Choosing your own balance

Email security isn’t binary — it’s a spectrum of trade-offs. Transport encryption (TLS) is now universal and protects against passive surveillance. Encryption at rest guards against physical theft. Zero-access encryption limits insider access but sacrifices functionality. True end-to-end encryption provides the strongest content protection but remains impractical for most users and has significant usability and security issues of its own.

For highly sensitive communications, dedicated messaging apps like Signal offer much stronger guarantees than any email solution can provide. For everyday email, transport encryption combined with encryption at rest provides meaningful protection against the most likely threats while preserving the searchability, spam filtering, and convenience that make email useful.

Here’s the honest truth: if you are a journalist trying to protect a source, or face nation-state adversaries, you probably shouldn’t use email — use an encrypted messaging app instead.

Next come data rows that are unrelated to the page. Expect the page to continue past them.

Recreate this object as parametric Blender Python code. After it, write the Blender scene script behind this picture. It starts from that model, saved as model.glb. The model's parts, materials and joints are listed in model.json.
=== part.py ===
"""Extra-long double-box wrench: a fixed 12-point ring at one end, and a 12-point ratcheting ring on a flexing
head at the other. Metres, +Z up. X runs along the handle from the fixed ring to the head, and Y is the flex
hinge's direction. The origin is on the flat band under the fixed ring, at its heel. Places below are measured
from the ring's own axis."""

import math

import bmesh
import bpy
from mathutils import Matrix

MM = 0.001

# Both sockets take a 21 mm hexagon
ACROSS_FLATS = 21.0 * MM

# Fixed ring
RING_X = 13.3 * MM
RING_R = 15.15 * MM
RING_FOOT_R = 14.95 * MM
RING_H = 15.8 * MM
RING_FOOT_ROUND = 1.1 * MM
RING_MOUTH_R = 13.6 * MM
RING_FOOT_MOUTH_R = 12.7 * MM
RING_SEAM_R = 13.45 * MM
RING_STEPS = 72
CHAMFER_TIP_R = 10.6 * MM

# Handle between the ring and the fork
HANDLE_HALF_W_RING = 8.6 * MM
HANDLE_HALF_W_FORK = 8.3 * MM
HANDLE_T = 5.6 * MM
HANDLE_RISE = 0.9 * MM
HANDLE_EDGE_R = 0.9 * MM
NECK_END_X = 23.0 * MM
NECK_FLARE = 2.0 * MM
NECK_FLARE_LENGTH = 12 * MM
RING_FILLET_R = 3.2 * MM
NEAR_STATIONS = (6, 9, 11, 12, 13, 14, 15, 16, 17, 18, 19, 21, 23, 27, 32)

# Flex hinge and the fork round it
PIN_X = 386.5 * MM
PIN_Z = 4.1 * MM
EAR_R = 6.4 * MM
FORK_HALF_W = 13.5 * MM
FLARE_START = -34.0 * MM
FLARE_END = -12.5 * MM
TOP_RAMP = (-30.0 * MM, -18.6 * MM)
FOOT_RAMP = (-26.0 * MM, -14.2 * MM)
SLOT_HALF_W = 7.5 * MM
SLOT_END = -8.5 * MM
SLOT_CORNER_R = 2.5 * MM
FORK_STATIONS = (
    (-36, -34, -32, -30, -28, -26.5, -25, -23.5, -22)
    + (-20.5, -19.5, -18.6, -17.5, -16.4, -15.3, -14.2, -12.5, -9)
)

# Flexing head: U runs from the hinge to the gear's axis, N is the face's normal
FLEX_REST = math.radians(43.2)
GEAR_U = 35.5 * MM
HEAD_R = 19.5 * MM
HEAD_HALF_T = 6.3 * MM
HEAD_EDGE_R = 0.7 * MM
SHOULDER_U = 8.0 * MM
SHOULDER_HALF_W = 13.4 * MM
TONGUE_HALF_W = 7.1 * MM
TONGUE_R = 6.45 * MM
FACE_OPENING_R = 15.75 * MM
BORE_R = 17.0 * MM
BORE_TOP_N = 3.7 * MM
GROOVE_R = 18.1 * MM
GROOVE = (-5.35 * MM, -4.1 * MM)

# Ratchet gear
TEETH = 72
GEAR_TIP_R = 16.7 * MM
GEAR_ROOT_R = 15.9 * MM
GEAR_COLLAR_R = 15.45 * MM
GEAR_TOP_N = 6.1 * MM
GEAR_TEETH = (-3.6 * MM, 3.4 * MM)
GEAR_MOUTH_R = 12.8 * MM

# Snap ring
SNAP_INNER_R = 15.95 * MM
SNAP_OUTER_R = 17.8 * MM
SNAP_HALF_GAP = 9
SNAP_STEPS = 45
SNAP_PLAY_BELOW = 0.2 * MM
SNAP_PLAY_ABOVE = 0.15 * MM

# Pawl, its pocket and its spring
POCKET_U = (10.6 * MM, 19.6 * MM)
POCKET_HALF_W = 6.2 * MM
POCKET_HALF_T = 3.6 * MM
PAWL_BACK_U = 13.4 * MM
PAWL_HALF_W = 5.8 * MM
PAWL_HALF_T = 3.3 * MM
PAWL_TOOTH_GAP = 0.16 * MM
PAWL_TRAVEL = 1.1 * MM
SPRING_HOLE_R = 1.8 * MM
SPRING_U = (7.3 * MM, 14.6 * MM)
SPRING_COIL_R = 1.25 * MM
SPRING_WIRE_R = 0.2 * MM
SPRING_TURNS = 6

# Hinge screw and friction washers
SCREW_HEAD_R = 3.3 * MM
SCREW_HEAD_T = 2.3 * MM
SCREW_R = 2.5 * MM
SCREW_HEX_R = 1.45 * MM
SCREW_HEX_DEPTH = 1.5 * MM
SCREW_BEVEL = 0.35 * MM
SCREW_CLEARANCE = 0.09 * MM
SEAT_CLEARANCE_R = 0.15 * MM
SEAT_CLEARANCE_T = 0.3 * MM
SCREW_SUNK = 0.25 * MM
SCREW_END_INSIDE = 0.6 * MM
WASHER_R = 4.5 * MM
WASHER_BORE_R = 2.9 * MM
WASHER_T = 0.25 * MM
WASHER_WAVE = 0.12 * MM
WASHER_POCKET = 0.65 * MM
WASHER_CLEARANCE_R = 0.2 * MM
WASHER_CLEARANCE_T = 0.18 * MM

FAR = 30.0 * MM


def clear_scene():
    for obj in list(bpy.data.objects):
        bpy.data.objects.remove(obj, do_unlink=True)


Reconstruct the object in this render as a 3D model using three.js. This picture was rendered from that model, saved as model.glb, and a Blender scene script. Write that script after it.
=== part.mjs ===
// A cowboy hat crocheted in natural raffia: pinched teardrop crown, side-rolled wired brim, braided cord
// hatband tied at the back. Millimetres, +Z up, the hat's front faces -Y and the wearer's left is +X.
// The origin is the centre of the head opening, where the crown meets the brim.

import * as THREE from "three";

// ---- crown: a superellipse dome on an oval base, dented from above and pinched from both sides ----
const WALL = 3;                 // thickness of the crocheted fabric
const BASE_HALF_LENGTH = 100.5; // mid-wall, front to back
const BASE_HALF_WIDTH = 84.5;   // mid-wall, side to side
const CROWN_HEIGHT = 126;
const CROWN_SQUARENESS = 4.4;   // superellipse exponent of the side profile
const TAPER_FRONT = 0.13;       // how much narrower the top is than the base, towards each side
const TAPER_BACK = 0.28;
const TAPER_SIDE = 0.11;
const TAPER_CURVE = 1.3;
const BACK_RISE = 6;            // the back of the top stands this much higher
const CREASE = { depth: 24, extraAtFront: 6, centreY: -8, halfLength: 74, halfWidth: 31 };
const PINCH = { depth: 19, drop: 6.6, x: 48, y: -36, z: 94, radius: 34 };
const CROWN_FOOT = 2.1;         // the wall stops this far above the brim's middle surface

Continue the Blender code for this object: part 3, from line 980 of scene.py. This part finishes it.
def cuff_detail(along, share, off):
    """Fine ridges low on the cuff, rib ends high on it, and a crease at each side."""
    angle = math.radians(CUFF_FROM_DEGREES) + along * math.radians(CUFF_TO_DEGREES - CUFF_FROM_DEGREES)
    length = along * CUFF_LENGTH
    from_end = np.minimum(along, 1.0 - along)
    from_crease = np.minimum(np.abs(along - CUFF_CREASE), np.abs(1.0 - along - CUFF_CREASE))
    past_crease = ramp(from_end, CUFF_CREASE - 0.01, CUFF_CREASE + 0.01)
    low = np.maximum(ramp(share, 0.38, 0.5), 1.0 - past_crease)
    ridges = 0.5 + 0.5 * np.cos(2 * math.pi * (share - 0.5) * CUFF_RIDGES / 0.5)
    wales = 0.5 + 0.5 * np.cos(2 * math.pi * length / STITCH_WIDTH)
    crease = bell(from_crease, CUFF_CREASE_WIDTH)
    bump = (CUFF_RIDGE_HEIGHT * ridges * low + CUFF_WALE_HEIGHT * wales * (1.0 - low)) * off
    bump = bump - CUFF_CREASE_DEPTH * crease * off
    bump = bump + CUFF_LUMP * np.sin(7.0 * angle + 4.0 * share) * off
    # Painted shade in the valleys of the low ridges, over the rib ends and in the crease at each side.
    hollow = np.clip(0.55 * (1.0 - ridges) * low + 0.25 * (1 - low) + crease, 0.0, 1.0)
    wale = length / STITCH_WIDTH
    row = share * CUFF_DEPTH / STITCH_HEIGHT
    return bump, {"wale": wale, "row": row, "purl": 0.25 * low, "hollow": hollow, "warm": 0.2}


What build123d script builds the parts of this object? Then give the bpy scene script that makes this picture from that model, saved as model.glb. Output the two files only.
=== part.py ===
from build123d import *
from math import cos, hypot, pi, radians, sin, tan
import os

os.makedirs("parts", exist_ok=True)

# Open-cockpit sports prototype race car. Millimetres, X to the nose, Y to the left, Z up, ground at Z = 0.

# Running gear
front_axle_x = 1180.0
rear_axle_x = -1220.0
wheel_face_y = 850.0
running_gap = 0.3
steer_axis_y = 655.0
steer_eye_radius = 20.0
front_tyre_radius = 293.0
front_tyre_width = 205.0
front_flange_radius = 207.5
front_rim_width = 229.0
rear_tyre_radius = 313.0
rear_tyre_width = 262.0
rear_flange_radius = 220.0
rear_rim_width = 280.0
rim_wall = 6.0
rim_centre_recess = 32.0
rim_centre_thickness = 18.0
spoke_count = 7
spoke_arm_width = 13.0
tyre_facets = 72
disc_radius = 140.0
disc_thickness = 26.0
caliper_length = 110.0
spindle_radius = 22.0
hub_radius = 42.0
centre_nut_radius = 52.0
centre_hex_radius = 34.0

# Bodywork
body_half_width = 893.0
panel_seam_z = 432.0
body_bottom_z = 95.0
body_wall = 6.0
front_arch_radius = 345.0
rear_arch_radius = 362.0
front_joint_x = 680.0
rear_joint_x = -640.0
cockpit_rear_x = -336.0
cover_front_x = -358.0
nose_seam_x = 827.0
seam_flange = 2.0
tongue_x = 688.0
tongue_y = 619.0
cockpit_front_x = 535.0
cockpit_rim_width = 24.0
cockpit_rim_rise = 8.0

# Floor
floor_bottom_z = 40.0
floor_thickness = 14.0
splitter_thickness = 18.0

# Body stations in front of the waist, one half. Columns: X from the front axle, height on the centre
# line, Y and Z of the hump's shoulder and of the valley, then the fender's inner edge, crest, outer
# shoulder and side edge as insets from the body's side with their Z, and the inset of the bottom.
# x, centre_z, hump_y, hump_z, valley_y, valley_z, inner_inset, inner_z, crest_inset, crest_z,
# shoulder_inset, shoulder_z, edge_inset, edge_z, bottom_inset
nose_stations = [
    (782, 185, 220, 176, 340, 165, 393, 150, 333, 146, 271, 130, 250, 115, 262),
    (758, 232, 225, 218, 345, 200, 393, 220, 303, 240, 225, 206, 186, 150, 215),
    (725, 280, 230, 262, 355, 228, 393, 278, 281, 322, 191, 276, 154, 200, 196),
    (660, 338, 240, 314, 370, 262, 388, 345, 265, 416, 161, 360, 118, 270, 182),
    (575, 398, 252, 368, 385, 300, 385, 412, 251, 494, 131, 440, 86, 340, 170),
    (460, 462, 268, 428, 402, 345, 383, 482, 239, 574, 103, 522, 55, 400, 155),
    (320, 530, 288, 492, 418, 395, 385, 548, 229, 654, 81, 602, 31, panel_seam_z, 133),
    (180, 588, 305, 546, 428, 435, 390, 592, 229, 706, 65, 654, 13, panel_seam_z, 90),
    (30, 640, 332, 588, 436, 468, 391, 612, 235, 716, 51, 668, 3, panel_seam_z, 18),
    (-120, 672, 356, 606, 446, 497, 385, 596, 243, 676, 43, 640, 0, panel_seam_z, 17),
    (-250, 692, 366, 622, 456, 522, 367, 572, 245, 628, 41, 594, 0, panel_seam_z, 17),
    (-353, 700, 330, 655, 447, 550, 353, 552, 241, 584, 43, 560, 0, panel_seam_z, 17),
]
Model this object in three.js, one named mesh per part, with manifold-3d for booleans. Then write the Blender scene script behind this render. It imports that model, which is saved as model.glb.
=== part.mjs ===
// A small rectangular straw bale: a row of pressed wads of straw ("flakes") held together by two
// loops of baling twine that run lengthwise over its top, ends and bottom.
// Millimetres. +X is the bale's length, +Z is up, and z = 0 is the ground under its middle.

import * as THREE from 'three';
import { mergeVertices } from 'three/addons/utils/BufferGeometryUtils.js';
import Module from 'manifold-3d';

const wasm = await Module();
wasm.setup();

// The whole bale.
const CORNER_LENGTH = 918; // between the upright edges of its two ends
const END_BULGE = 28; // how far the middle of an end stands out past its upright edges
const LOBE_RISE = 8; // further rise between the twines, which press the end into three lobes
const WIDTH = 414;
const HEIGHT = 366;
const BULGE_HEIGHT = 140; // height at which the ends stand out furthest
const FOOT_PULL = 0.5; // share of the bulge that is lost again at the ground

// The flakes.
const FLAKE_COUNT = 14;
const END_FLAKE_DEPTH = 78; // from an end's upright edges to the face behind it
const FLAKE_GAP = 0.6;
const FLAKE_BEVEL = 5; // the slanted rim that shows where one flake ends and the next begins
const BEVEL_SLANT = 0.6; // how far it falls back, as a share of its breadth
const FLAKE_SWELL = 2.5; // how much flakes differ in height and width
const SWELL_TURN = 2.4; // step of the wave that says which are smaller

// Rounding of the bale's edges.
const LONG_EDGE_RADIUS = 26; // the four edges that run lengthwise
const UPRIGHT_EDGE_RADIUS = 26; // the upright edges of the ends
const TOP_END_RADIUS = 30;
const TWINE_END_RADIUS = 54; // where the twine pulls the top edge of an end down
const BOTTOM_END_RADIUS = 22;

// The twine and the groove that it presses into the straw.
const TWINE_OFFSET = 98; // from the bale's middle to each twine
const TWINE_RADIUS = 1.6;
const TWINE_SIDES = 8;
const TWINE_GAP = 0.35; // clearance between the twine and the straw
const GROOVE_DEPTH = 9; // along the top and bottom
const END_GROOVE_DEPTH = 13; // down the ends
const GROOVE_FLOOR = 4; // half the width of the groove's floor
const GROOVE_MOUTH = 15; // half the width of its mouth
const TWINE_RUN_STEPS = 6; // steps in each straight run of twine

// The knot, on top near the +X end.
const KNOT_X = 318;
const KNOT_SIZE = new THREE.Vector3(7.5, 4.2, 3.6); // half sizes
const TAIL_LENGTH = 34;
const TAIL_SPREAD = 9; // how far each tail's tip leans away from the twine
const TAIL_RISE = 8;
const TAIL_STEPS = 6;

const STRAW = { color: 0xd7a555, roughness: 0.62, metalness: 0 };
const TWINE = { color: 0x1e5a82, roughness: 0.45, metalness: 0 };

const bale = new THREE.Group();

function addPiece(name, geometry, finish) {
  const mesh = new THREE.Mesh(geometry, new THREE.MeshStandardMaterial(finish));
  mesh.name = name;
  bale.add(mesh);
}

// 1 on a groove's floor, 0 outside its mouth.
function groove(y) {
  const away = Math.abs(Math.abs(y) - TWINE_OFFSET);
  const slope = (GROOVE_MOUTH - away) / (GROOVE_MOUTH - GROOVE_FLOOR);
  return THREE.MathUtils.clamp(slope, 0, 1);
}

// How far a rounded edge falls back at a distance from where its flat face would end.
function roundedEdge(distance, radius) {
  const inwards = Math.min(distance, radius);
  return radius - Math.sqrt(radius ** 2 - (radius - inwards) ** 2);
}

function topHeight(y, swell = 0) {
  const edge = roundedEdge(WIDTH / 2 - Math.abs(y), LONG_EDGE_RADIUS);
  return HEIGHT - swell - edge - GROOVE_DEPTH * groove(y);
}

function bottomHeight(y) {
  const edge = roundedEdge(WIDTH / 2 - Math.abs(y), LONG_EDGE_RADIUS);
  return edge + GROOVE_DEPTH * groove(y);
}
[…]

But for the vast majority of communications, modern email security offers substantial protection while maintaining the features that make email indispensable.

Fastmail’s ongoing approach to email and encryption

Fastmail has been doing email for over 25 years. We know that email is your electronic memory and keeping your messages accessible, private and secure are our top priorities. We keep your emails private and secure with encryption in transit and on our servers, strong authentication options, and innnovative features like Masked Email. We keep your email accessible by concentrating on rock-solid reliability, with full multi-data center redundancy, and a lightning-fast interface with powerful search, capable of handling decades of mail with ease. We regularly evaluate the tradeoffs required to provide the best overall user experience and privacy possible taking into account all the technical and practical options available.